GLI ASSI NELLA MANICA DI KERING E LVMH
Si lega a due nomi italiani, tanto per iniziare, il successo delle due maison di punta del gruppo Kering, Gucci e Yves Saint Laurent, guidate rispettivamente da Marco Bizzarri e Francsca Beellettini. La Gucci targata Bizzarri è un susseguirsi di record: se nel 2017 la griffe toscana è passata da 4,3 a 6,2 miliardi di euro di ricavi, performando meglio del mercato con un +44,6%, nel primo trimestre 2018 il trend di crescita non si è arrestato, con un ulteriore +38 per cento. Dal canto suo Yves Saint Laurent è il secondo brand di Kering per fatturato, protagonista, a fine 2017, di ben 17 quarter con una progressione superiore al 20 per cento. Bellettini è alla guida della maison dal 2013. Sua la difficile scelta di trovare un successore a Hedi Slimane, che aveva dato il via a una revisione complessiva di prodotto e immagine. Sua la scommessa vincente sul designer belga Anthony Vaccarello, ma anche la sfida dello sviluppo retail e dell’espansione internazionale. Sono italiani, in Kering, anche gli AD di Brioni (Fabrizio Malverdi), Girard-Perregaux (Antonio Calce) e Pomellato (Sabina Belli), nonchè il CEO di Kering Eyewear (e membro dell’executive committee del colosso parigino) Roberto Vedovotto. Sull’altra sponda della Senna, Bernard Arnault, presidente e CEO di Lvmh, ha scelto Pietro Beccari, ex numero uno di Fendi, come nuovo chief executive officer di Christian Dior Couture al posto di Sidney Toledano. Il manager parmense è anche il secondo nome italiano del comitato esecutivo di Lvmh, dove già da tempo siede Antonio Belloni in qualità di direttore generale delegato. “C’è un boom di manager italiani alla guida del lusso mondiale – ha raccontato a Pambianco Magazine lo stesso Belloni – per un mix di fattori: innanzitutto, perché abbiamo un gusto estetico unico al mondo, siamo abituati al bello che ci circonda.
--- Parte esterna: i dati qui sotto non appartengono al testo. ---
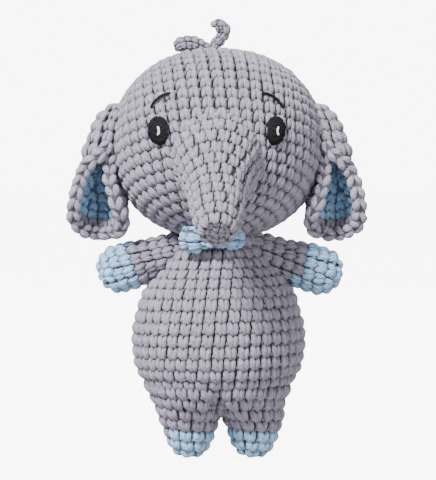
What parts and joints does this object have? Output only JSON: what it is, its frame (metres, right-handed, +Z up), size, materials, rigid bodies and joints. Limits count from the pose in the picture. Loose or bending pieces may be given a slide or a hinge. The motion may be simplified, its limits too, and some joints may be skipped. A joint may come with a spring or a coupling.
{
  "type": "stuffed elephant",
  "caption": "Crocheted stuffed elephant standing on two feet, with a drooping trunk, cupped folded ears, pale blue hands and feet, and a small bow at the neck.",
  "frame": {"origin": "on the floor, under the centre of the toy's box, between the head's back and the trunk's tip", "axes": "+Z up through the standing toy, the face and trunk point along -Y, +X is the elephant's own left"},
  "size_m": [0.168, 0.164, 0.2493],
  "materials": {
    "grey_yarn": "matte",
    "blue_yarn": "matte",
    "black_yarn": "satin",
    "white_yarn": "matte",
    "fibre_fill": "matte"
  },
  "bodies": {
    "torso": {"body_cover": "grey_yarn", "body_stuffing": "fibre_fill", "bow_loops": "blue_yarn", "bow_knot": "blue_yarn"},
    "neck": {"neck_seam_yarn": "grey_yarn"},
    "head": {"head_cover": "grey_yarn", "head_stuffing": "fibre_fill", "trunk_base": "grey_yarn", "left_eye": "black_yarn", "left_eye_glint": "white_yarn", "left_brow": "black_yarn", "right_eye": "black_yarn", "right_eye_glint": "white_yarn", "right_brow": "black_yarn"},
    "trunk": {"trunk_cover": "grey_yarn", "trunk_stuffing": "fibre_fill"},
    "left_ear": {"left_ear_back": "grey_yarn", "left_ear_lining": "blue_yarn", "left_ear_border": "grey_yarn"},
    "right_ear": {"right_ear_back": "grey_yarn", "right_ear_lining": "blue_yarn", "right_ear_border": "grey_yarn"},
    "left_arm": {"left_arm_cover": "grey_yarn", "left_hand_cover": "blue_yarn", "left_arm_stuffing": "fibre_fill"},
    "right_arm": {"right_arm_cover": "grey_yarn", "right_hand_cover": "blue_yarn", "right_arm_stuffing": "fibre_fill"},
    "left_leg": {"left_leg_cover": "grey_yarn", "left_foot_cover": "blue_yarn", "left_leg_stuffing": "fibre_fill"},
    "right_leg": {"right_leg_cover": "grey_yarn", "right_foot_cover": "blue_yarn", "right_leg_stuffing": "fibre_fill"},
    "left_curl": {"left_hair_curl": "grey_yarn"},
    "right_curl": {"right_hair_curl": "grey_yarn"}
  },
  "joints": [
    {"name": "head_turn", "type": "hinge", "parent": "torso", "child": "neck", "pos_m": [0, 0.02497, 0.118], "axis": [0, 0, 1], "range_deg": [-25, 25], "stiffness_Nm_per_rad": 0.5},
    {"name": "head_nod", "type": "hinge", "parent": "neck", "child": "head", "pos_m": [0, 0.02497, 0.118], "axis": [-1, 0, 0], "range_deg": [-8, 12], "stiffness_Nm_per_rad": 1.2},
    {"name": "trunk_lift", "type": "hinge", "parent": "head", "child": "trunk", "pos_m": [0, -0.04623, 0.1527], "axis": [-1, 0, 0], "range_deg": [-20, 25], "stiffness_Nm_per_rad": 0.12},
    {"name": "left_ear_flap", "type": "hinge", "parent": "head", "child": "left_ear", "pos_m": [0.0594, 0.01697, 0.1976], "axis": [0, -1, 0], "range_deg": [0, 40], "stiffness_Nm_per_rad": 0.06},
    {"name": "right_ear_flap", "type": "hinge", "parent": "head", "child": "right_ear", "pos_m": [-0.0594, 0.01697, 0.1976], "axis": [0, 1, 0], "range_deg": [0, 40], "stiffness_Nm_per_rad": 0.06},
    {"name": "left_arm_swing", "type": "hinge", "parent": "torso", "child": "left_arm", "pos_m": [0.029, 0.02497, 0.116], "axis": [0, 0, -1], "range_deg": [-15, 45], "stiffness_Nm_per_rad": 0.08},
    {"name": "right_arm_swing", "type": "hinge", "parent": "torso", "child": "right_arm", "pos_m": [-0.029, 0.02497, 0.116], "axis": [0, 0, 1], "range_deg": [-15, 45], "stiffness_Nm_per_rad": 0.08},
    {"name": "left_leg_swing", "type": "hinge", "parent": "torso", "child": "left_leg", "pos_m": [0.0202, 0.02157, 0.031], "axis": [-1, 0, 0], "range_deg": [-15, 35], "stiffness_Nm_per_rad": 1.5},
    {"name": "right_leg_swing", "type": "hinge", "parent": "torso", "child": "right_leg", "pos_m": [-0.0162, 0.02157, 0.031], "axis": [-1, 0, 0], "range_deg": [-15, 35], "stiffness_Nm_per_rad": 1.5},
    {"name": "left_curl_flop", "type": "hinge", "parent": "head", "child": "left_curl", "pos_m": [-0.0012, 0.02497, 0.2348], "axis": [0, 1, 0], "range_deg": [-20, 25], "stiffness_Nm_per_rad": 0.004},
    {"name": "right_curl_lift", "type": "hinge", "parent": "head", "child": "right_curl", "pos_m": [-0.008, 0.02497, 0.2345], "axis": [0, 1, 0], "range_deg": [0, 25], "stiffness_Nm_per_rad": 0.004}
  ]
}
Poi perché abbiamo una predisposizione naturale ai rapporti umani e perché vantiamo agilità a districarci tra le difficoltà”. Tra gli italiani ai vertici di Lvmh anche i numeri uno di Emilio Pucci (Mauro Grimaldi) e Loro Piana (Fabio D’Angelantonio), nonché Giovanni Zoppas, nominato CEO di Thélios, la joint venture dell’eyewear, nata nel 2017 dall’alleanza tra Lvmh e Marcolin.
RADDOPPIO TRICOLORE
I colossi del lusso, con i binomi Bizzarri-Michele e Beccari-Chiuri, hanno anche confermato l’appeal di un ‘duo italiano’ al vertice, quotando ulteriormente il nostro Paese a livello creativo. Ne sa qualcosa anche Mayhoola for Investments (che tra i ‘suoi’ CEO italiani annovera Massimo Piombini di Balmain e Giovanni Mannucci di Pal Zileri) che deve il successo di Valentino all’AD Stefano Sassi e allo stilista Pierpaolo Piccioli. Un’apertura ‘storica’ al talento italiano è, inoltre, il nuovo corso di Burberry. Per 17 anni, la storica fashion house inglese ha vissuto della creatività e delle strategie di Christopher Bailey, culminate con la rivoluzione co-ed, con la fusione delle etichette Prorsum, London e Brit in un unico brand, ma anche con un calo dei ricavi. Nel luglio 2016 è stato scelto, come nuovo CEO, Marco Gobbetti, ex Céline, Givenchy e Moschino. Quest’ultimo, lo scorso marzo, ha affidato le redini stilistiche della maison a Riccardo Tisci, stilista pugliese noto per il suo streetwear deluxe, legato a Givenchy dal 2005 al 2017 e a Nike per il lancio di alcune capsule. La ‘cura’ Gobbetti ha già portato, nei 12 mesi al 31 marzo scorso, a utili operativi sopra le stime, ma è soprattutto sul debutto di Tisci in passerella, previsto per il prossimo settembre, che il mercato concentra il suo ottimismo. Legata al made in Italy per la produzione di accessori in pelle, Burberry ha infine rilevato, agli inizi di maggio, il controterzista toscano CF&P, pronta a creare un centro di eccellenza in house per i leather goods. La nomina di un direttore creativo sarà tra i primi compiti dell’ultimo, in termini temporali, manager italiano volato all’estero. Appunto, Poletto, alla guida di Stuart Weitzman da aprile. Il brand di luxury footwear è infatti fresco di divorzio dal designer Giovanni Morelli. È infine già avviato il nuovo corso di Tiffany, affidato all’ex Diesel Alessandro Bogliolo, che con un focus sul rinnovo dell’offerta ha già archiviato un primo trimestre 2018 sopra le stime e la miglior performance del titolo a Wall Street dal 2001.